Data shown:

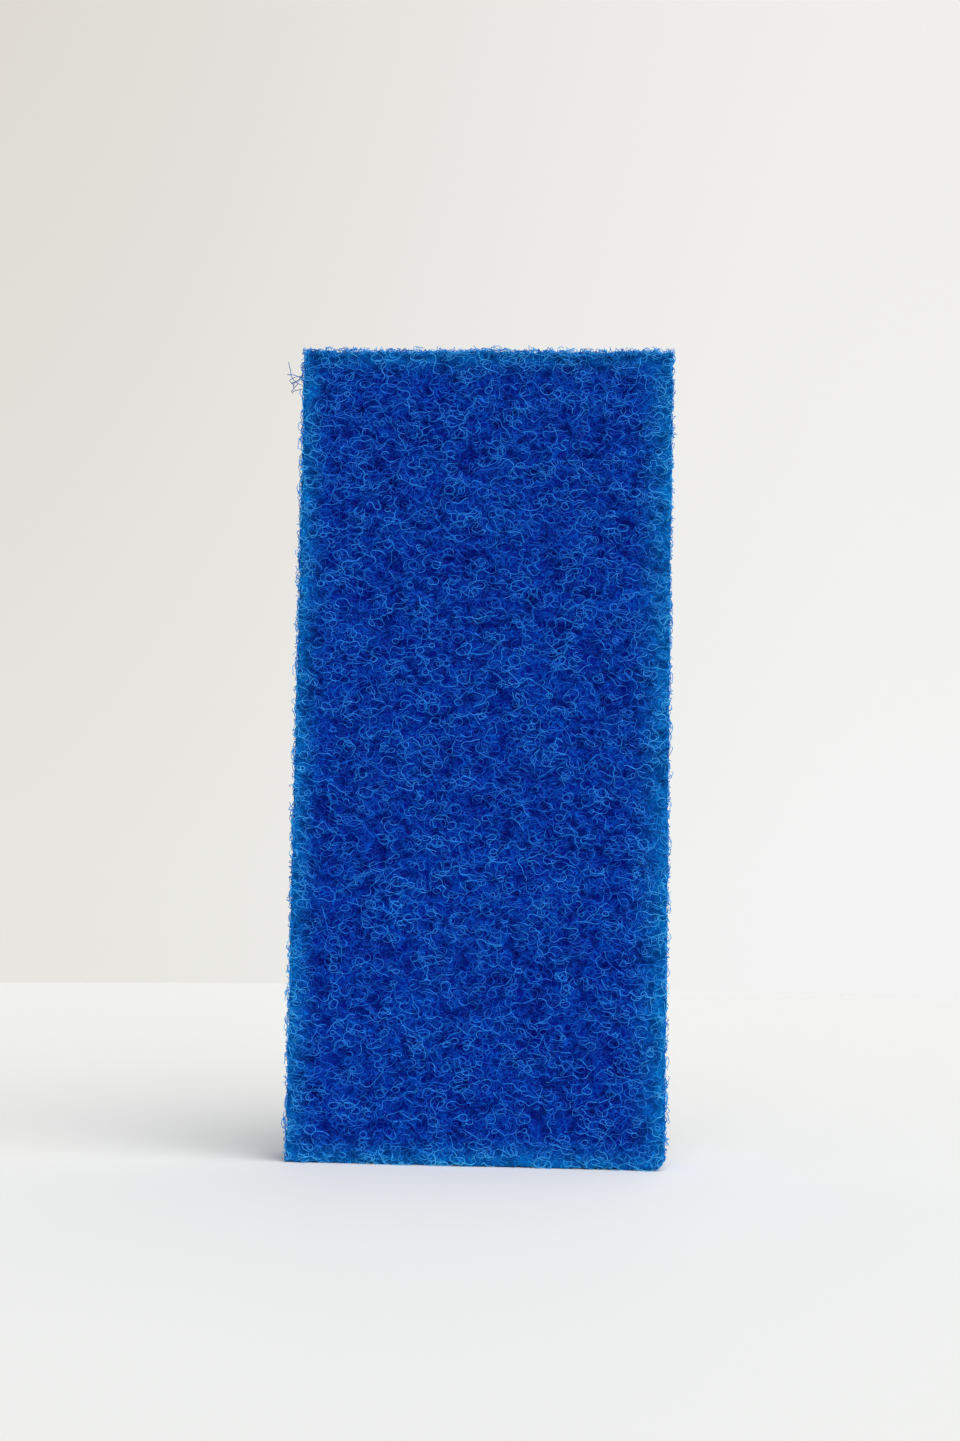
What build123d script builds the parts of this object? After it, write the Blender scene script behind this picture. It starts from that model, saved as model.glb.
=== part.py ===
from build123d import *
import os

# A utility scrub pad: one die-cut block of lofty non-woven fibre web, standing on a short edge.
# Frame: origin at the middle of the edge it stands on, +X along that edge, +Y from the scrubbing
# face to the gripped face, +Z up the long side. Lengths are in millimetres.

# Driving sizes
WIDTH = 117.0  # of the two faces, along X
HEIGHT = 254.0  # of the two faces, along Z
THICKNESS = 25.0  # of the web, along Y
CORNER_RADIUS = 0.8  # of the three crisp corners of the outline
WORN_CORNER_RADIUS = 5.0  # of the foot corner on the +X side, which is rubbed round
ARRIS_RADIUS = 0.5  # where the cut edges meet the two faces

NODE = "pad_web"


def foot_corner(outline: Sketch) -> Vertex:
    """The corner of the outline at the foot of the pad, on its +X side."""
    return outline.vertices().group_by(Axis.Y)[0].sort_by(Axis.X)[-1]


def die_cut_outline() -> Sketch:
    """The face of the pad, drawn in XY with the edge it stands on along X through the origin."""
    blank = Rectangle(WIDTH, HEIGHT, align=(Align.CENTER, Align.MIN))
    worn_corner = foot_corner(blank)
    crisp_corners = [corner for corner in blank.vertices() if corner != worn_corner]
    outline = fillet(crisp_corners, CORNER_RADIUS)
    return fillet(foot_corner(outline), WORN_CORNER_RADIUS)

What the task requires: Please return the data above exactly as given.

Exercise output:
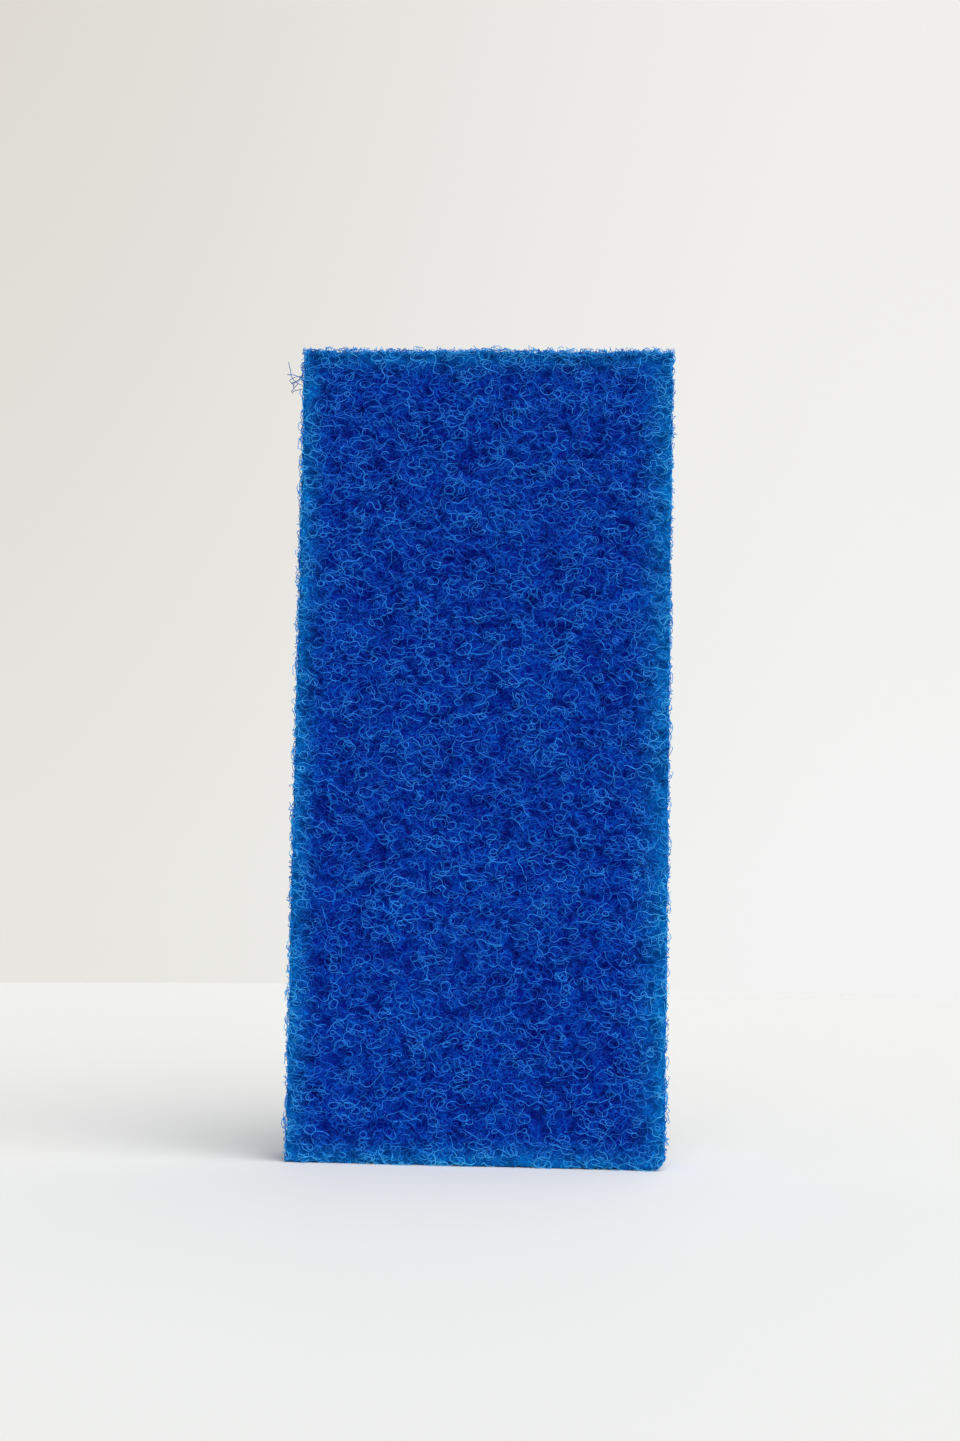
What build123d script builds the parts of this object? After it, write the Blender scene script behind this picture. It starts from that model, saved as model.glb.
=== part.py ===
from build123d import *
import os

# A utility scrub pad: one die-cut block of lofty non-woven fibre web, standing on a short edge.
# Frame: origin at the middle of the edge it stands on, +X along that edge, +Y from the scrubbing
# face to the gripped face, +Z up the long side. Lengths are in millimetres.

# Driving sizes
WIDTH = 117.0  # of the two faces, along X
HEIGHT = 254.0  # of the two faces, along Z
THICKNESS = 25.0  # of the web, along Y
CORNER_RADIUS = 0.8  # of the three crisp corners of the outline
WORN_CORNER_RADIUS = 5.0  # of the foot corner on the +X side, which is rubbed round
ARRIS_RADIUS = 0.5  # where the cut edges meet the two faces

NODE = "pad_web"


def foot_corner(outline: Sketch) -> Vertex:
    """The corner of the outline at the foot of the pad, on its +X side."""
    return outline.vertices().group_by(Axis.Y)[0].sort_by(Axis.X)[-1]


def die_cut_outline() -> Sketch:
    """The face of the pad, drawn in XY with the edge it stands on along X through the origin."""
    blank = Rectangle(WIDTH, HEIGHT, align=(Align.CENTER, Align.MIN))
    worn_corner = foot_corner(blank)
    crisp_corners = [corner for corner in blank.vertices() if corner != worn_corner]
    outline = fillet(crisp_corners, CORNER_RADIUS)
    return fillet(foot_corner(outline), WORN_CORNER_RADIUS)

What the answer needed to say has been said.